PROBLEM DETAILS → Everything in the listing should be restated word for word.

RECORDED INFORMATION →
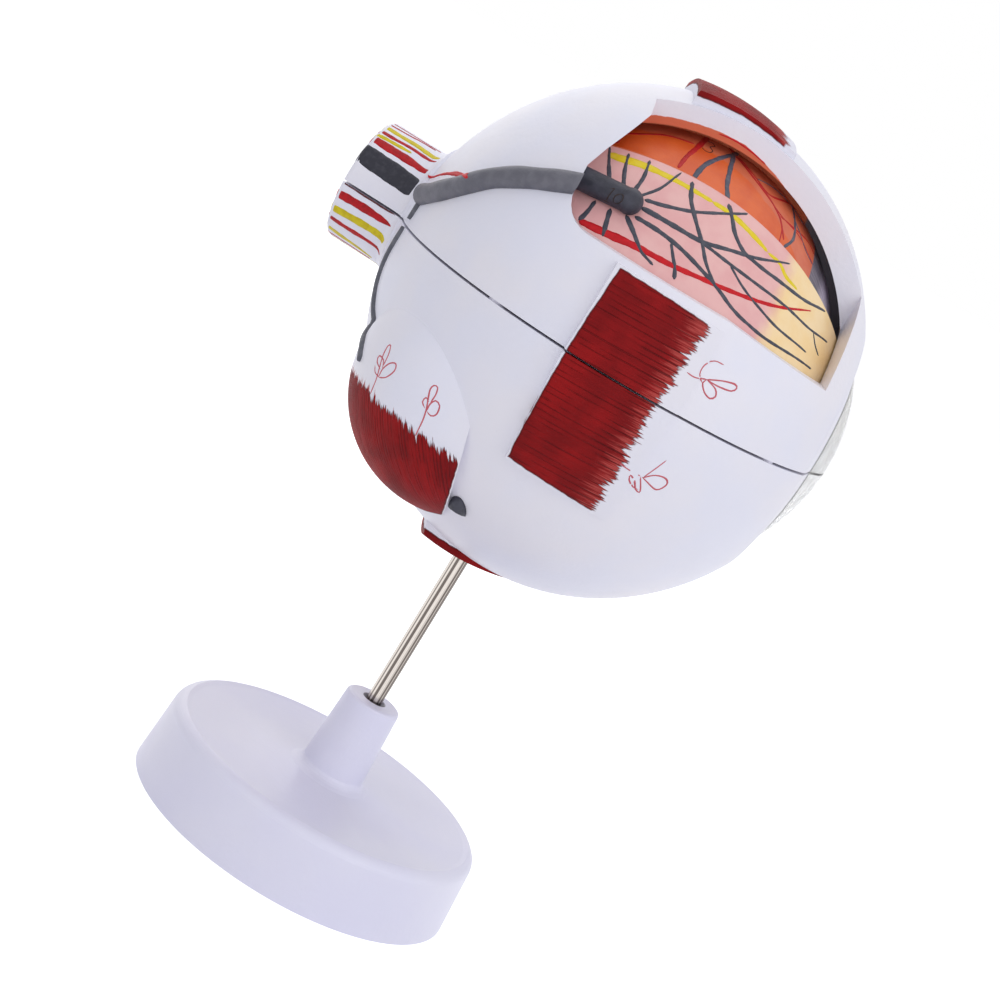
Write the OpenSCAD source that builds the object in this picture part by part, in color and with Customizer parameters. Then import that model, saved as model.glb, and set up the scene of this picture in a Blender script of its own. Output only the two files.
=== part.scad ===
// Take-apart model of a right eye on a rod and a round base.
// Frame: +Z up along the rod, cornea towards -Y, optic nerve towards +Y, lateral side towards -X, origin under the rod on the table.

/* [Globe] */
// Outside height (and side-to-side width) of the globe
globe_height = 84; // [74:1:96]
// Outside depth of the globe from front to back, without cornea and nerve
globe_depth = 79; // [72:1:88]
// Wall of the white outer shell
sclera_wall = 3.6; // [3.2:0.1:4.2]
// Wall of the pink middle shell
choroid_wall = 1.6; // [1.3:0.1:2.0]
// Wall of the orange inner shell
retina_wall = 1.8; // [1.5:0.1:2.2]
// Space between shells that lift apart
shell_gap = 0.3; // [0.25:0.05:0.4]
// Open joint between the upper and the lower half
seam_gap = 0.4; // [0.2:0.05:0.5]

/* [Front of the eye] */
// Diameter of the cornea where it meets the sclera
cornea_diameter = 34.8; // [32:0.4:37]
// How far the cornea stands in front of its rim
cornea_bulge = 5.4; // [4.8:0.2:6.4]
// Wall of the clear cornea
cornea_wall = 1.6; // [1.2:0.1:2.0]
// Diameter of the pupil
pupil_diameter = 12; // [8:1:16]
// Diameter of the lens
lens_diameter = 24.4; // [20:0.4:27]
// Thickness of the lens
lens_thickness = 10; // [8:0.5:11]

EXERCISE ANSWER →
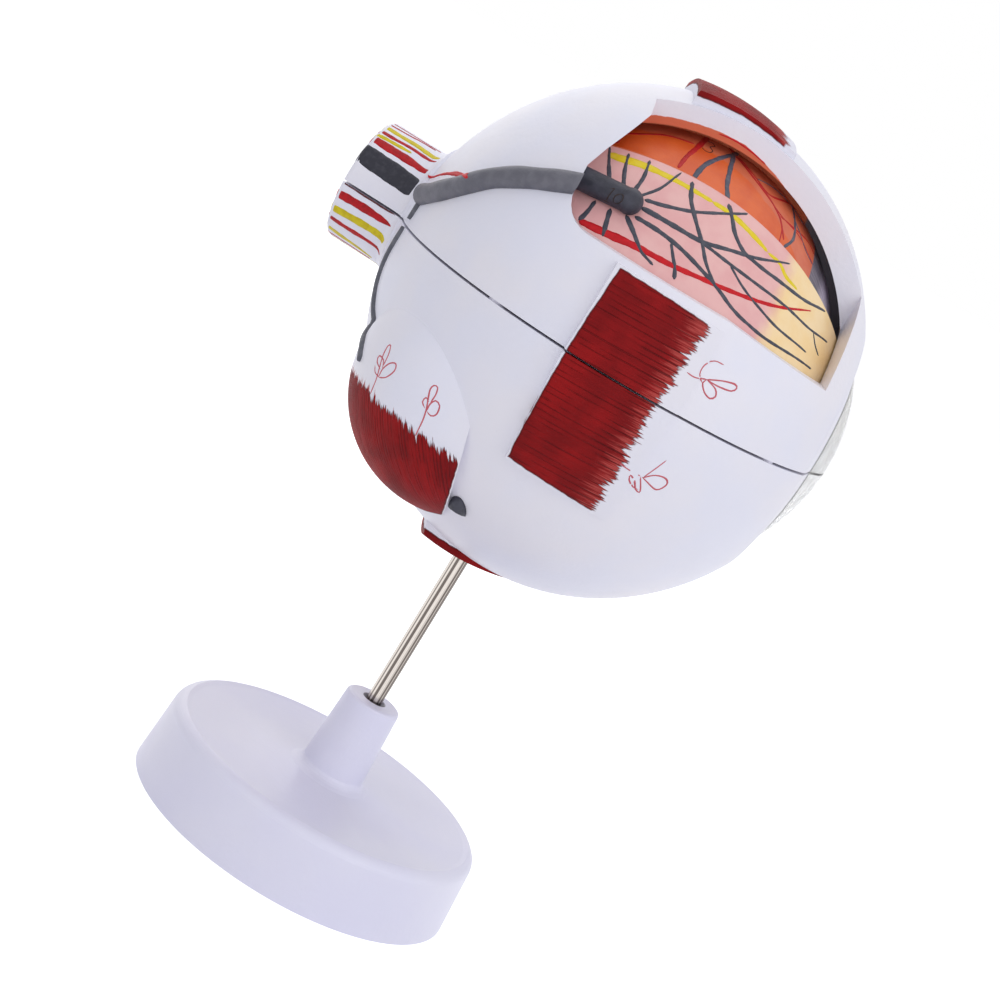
Write the OpenSCAD source that builds the object in this picture part by part, in color and with Customizer parameters. Then import that model, saved as model.glb, and set up the scene of this picture in a Blender script of its own. Output only the two files.
=== part.scad ===
// Take-apart model of a right eye on a rod and a round base.
// Frame: +Z up along the rod, cornea towards -Y, optic nerve towards +Y, lateral side towards -X, origin under the rod on the table.

/* [Globe] */
// Outside height (and side-to-side width) of the globe
globe_height = 84; // [74:1:96]
// Outside depth of the globe from front to back, without cornea and nerve
globe_depth = 79; // [72:1:88]
// Wall of the white outer shell
sclera_wall = 3.6; // [3.2:0.1:4.2]
// Wall of the pink middle shell
choroid_wall = 1.6; // [1.3:0.1:2.0]
// Wall of the orange inner shell
retina_wall = 1.8; // [1.5:0.1:2.2]
// Space between shells that lift apart
shell_gap = 0.3; // [0.25:0.05:0.4]
// Open joint between the upper and the lower half
seam_gap = 0.4; // [0.2:0.05:0.5]

/* [Front of the eye] */
// Diameter of the cornea where it meets the sclera
cornea_diameter = 34.8; // [32:0.4:37]
// How far the cornea stands in front of its rim
cornea_bulge = 5.4; // [4.8:0.2:6.4]
// Wall of the clear cornea
cornea_wall = 1.6; // [1.2:0.1:2.0]
// Diameter of the pupil
pupil_diameter = 12; // [8:1:16]
// Diameter of the lens
lens_diameter = 24.4; // [20:0.4:27]
// Thickness of the lens
lens_thickness = 10; // [8:0.5:11]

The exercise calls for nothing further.